What should be done?

The technology alert list needs to be made more focused and specific.

The U.S. government needs to locate more technically knowledgeable staff at embassies that process many student applicants so that informed decisions can be made on the spot.

Better and more extensive technical reference resources should be provided on-line and via telephone to support Consular Officers and minimize the number of files sent to Washington.

Reviews in Washington need to be done more rapidly. The Department of State recently promised to reduce the review time to a month. If that proves true, it will be a useful step in the right direction.

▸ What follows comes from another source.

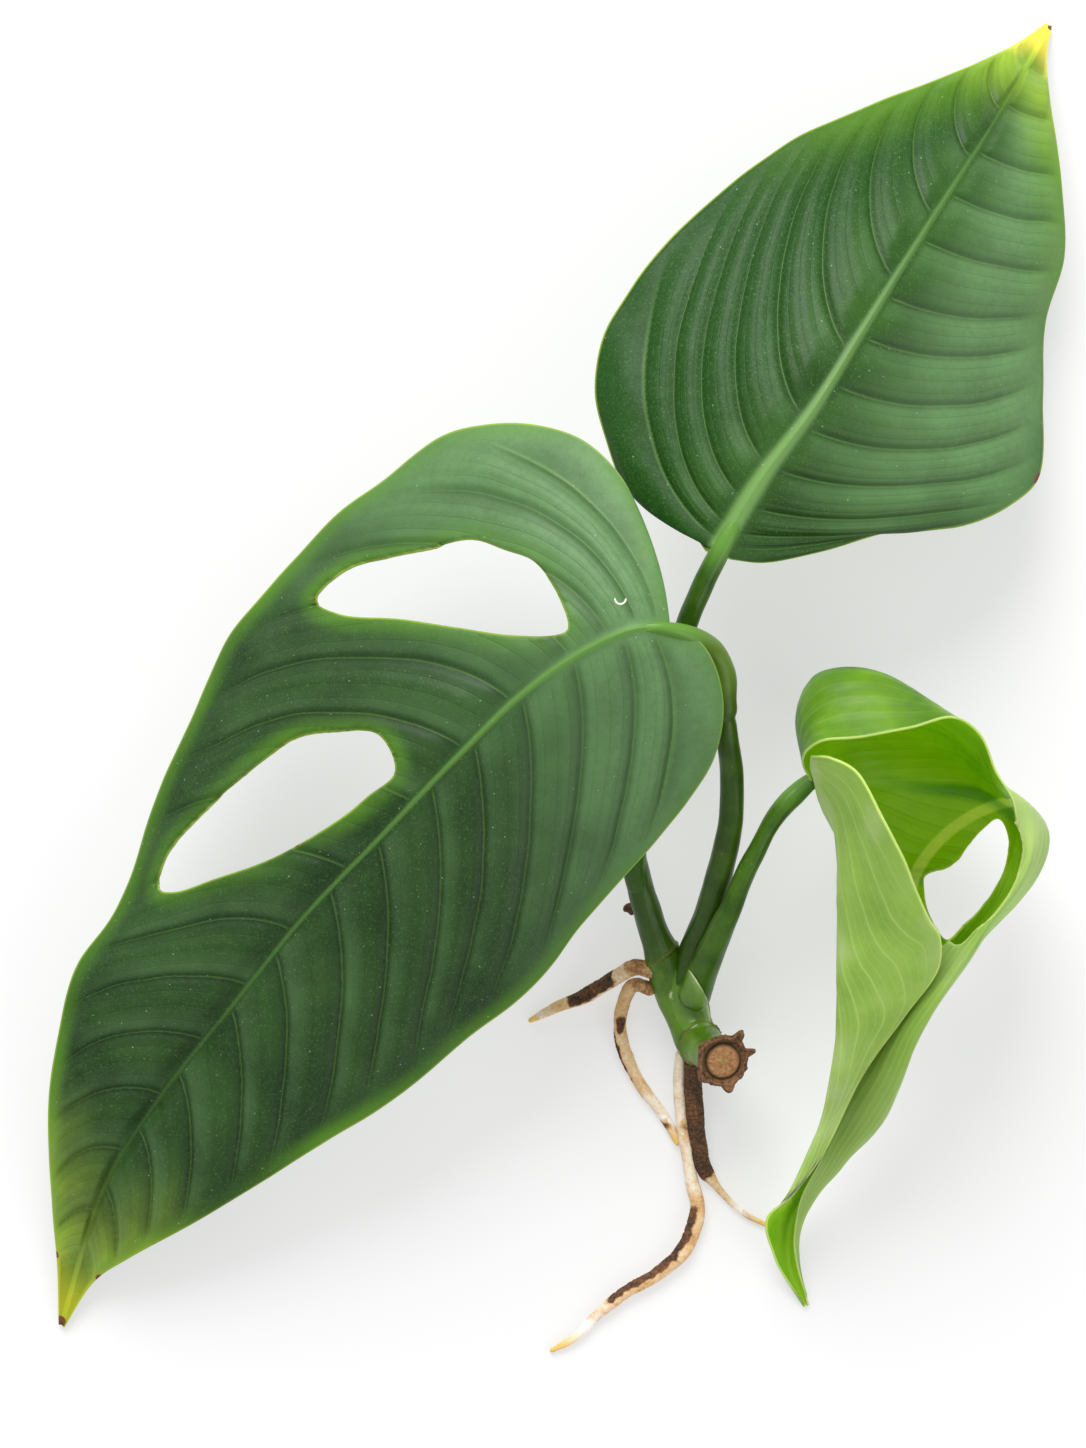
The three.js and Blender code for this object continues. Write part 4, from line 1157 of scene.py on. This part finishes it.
cream = root_skin()
for seed, (node, shape) in enumerate(ROOTS.items()):
    root = grow_tube(node, shape, 40, 420, root_relief(shape["dried"], seed))
    along, angle = marked(root, "along"), marked(root, "turn")
    line = smooth_line(shape["line"], np.linspace(0, 1, 200))
    length = np.linalg.norm(np.diff(line, axis=0), axis=1).sum()
    where = wrapped(angle, along * length / MM)
    mark(root, dried=dried_share(shape["dried"], angle, along, where, seed))
    root.data.materials.append(cream)
    finish_piece(root, "root_skin" if node != "root_dark" else "brown_root_skin", node)

bud = grow_tube("root_bud", BUD, 32, 60, lambda angle, along, run: 0.2 * soft_noise(
    np.stack([np.cos(angle), np.sin(angle), run], 1), 0.6, 61))
mark(bud, dried=np.ones(len(bud.data.vertices)))
bud.data.materials.append(cream)
finish_piece(bud, "brown_root_skin", "root_bud")

# ---- The table, the light and the camera ----------------------------------------------------------
# A wide pale table that glows a little, as a light box does. A large soft window lights it from beyond
# its far side and a weaker reflector from the near right, in an even, bright room.
bpy.ops.object.select_all(action="DESELECT")
bpy.ops.mesh.primitive_plane_add(size=6.0, location=(0, 0, 0))
table = bpy.context.object
table.name = table.data.name = "table"
paper = Finish("white paper")
table.data.materials.append(paper.skin(
    (0.32, 0.32, 0.32, 1), 0.95, None, Emission_Color=(1, 1, 1, 1), Emission_Strength=0.52))

for name, place, width, watts in (("window", (-0.2, 1.0, 0.9), 0.95, 24.0),
                                  ("reflector", (0.9, -0.55, 0.7), 1.0, 5.0)):
    bpy.ops.object.light_add(type="AREA", location=place)
    light = bpy.context.object
    light.name = name
    light.data.shape = "DISK"
    light.data.size = width
    light.data.energy = watts
    light.rotation_euler = (-Vector(place)).to_track_quat("-Z", "Y").to_euler()

room = bpy.data.worlds.new("room")
bpy.context.scene.world = room
room.use_nodes = True
daylight = room.node_tree.nodes["Background"].inputs
daylight["Color"].default_value = (1.0, 1.0, 1.0, 1.0)
daylight["Strength"].default_value = 0.72
bpy.context.scene.view_settings.view_transform = "Standard"

CAMERA_AT = (-2.3 * MM, -7.1 * MM, 900 * MM)
bpy.ops.object.camera_add(location=CAMERA_AT, rotation=(0, 0, 0))
camera = bpy.context.object
camera.name = "camera"
camera.data.lens = 120
camera.data.sensor_width = 36
camera.data.clip_start = 0.01
bpy.context.scene.camera = camera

When a U.S. university accepts a foreign student, the faculty involved should be asked to provide a brief description of the area that the student will be working in and an assessment of whether such work carries any significant security risk. Currently, faculty can write such a letter, but they are not asked to do so, and few are aware of this option.

Finally, there needs to be a mechanism, short of intervention by elected members of Congress, by which universities can appeal unjustified or arbitrary decisions by technically uninformed consular officers or reviewers.

This is no small issue. It is not an exaggeration to say that the future technical strength of the nation hangs in the balance.

The damage will be gradual so that by the time it has occurred, most of today's politicians will have long ago left office. But the damage will be real, and will not be something that can be easily repaired.